A silence that echoes in a child’s heart for years.

The Moment I Knew I Had to Say Something

Years ago, one of my grown children — now a parent themselves — sat across from me with tears in their eyes.
They said:

“Dad, I know you loved me. But you were never really there. Not there there.”

That sentence cut through me like nothing else.

It wasn’t anger.
It wasn’t blame.
It was grief.
And it was true.

They weren’t asking me to fix the past.
They were asking me to see it.

What I Want Every Parent to Know

If you’re reading this and feel that pang of guilt rising — hold on.

This is not to shame you.
It’s to free you.

Because the very moment you’re willing to admit:
“I didn’t always show up the way my child needed…”
…is the same moment you begin to heal.

You can’t change how you parented before.
But you can choose to parent differently now.

You can call your child.
You can say, “I’m sorry.”
You can say, “I want to understand.”
You can say, “I’m learning how to love you better.”

Even if they’re adults.
Even if they say they’re fine.

It’s never too late to love better.

And to the Children Who Grew Up in Emotional Silence…

My dear ones — this part is for you.

If your parents never hit you but you still feel broken inside…
If you were told you were lucky, but you feel like you never truly mattered…
If you find it hard to love, to trust, to feel seen even today…

You are not imagining it.
You were not being dramatic.
You were quietly, painfully neglected.

And none of it was your fault.

You didn’t need to be more obedient, more lovable, or more successful.

You just needed someone to notice you.

From Grandpa Eli’s Heart

Today, as I sit beside children at playgrounds and listen to parents in waiting rooms, I keep thinking about how easy it is to misunderstand what children truly need.

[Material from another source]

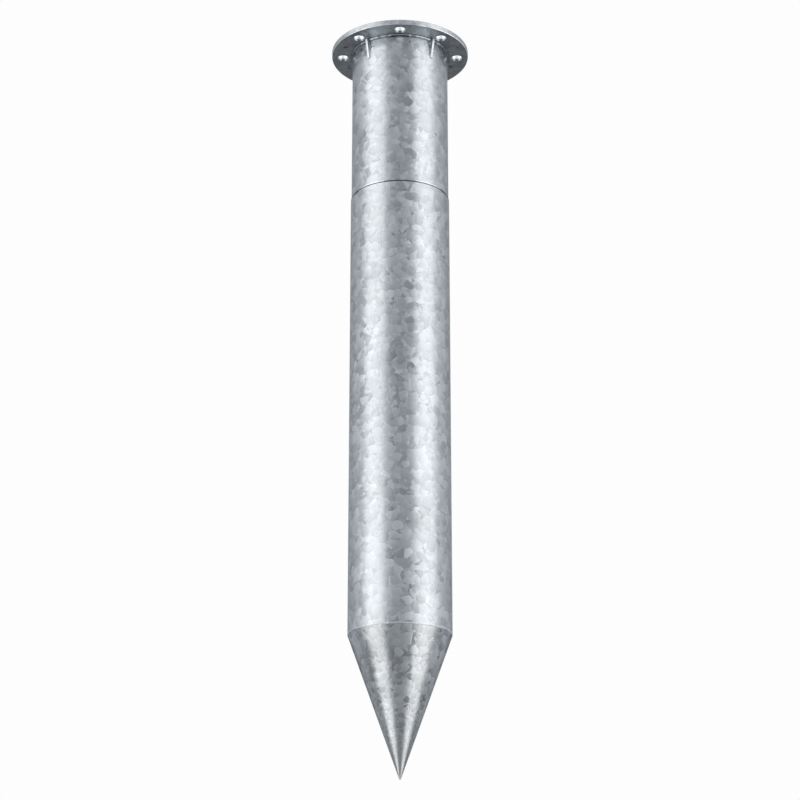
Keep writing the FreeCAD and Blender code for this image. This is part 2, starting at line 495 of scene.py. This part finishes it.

They need you — not your perfection.
They need your presence, not your pressure.
They need your eyes, your voice, your arms.

So before the day ends, look up from your phone.
Turn off the laptop.
Hold your child.
Ask how their heart is doing.

They may not say much.
But deep inside, a seed will be planted:

“I matter. I am seen. I am loved.”

And that, my dear, is the beginning of everything.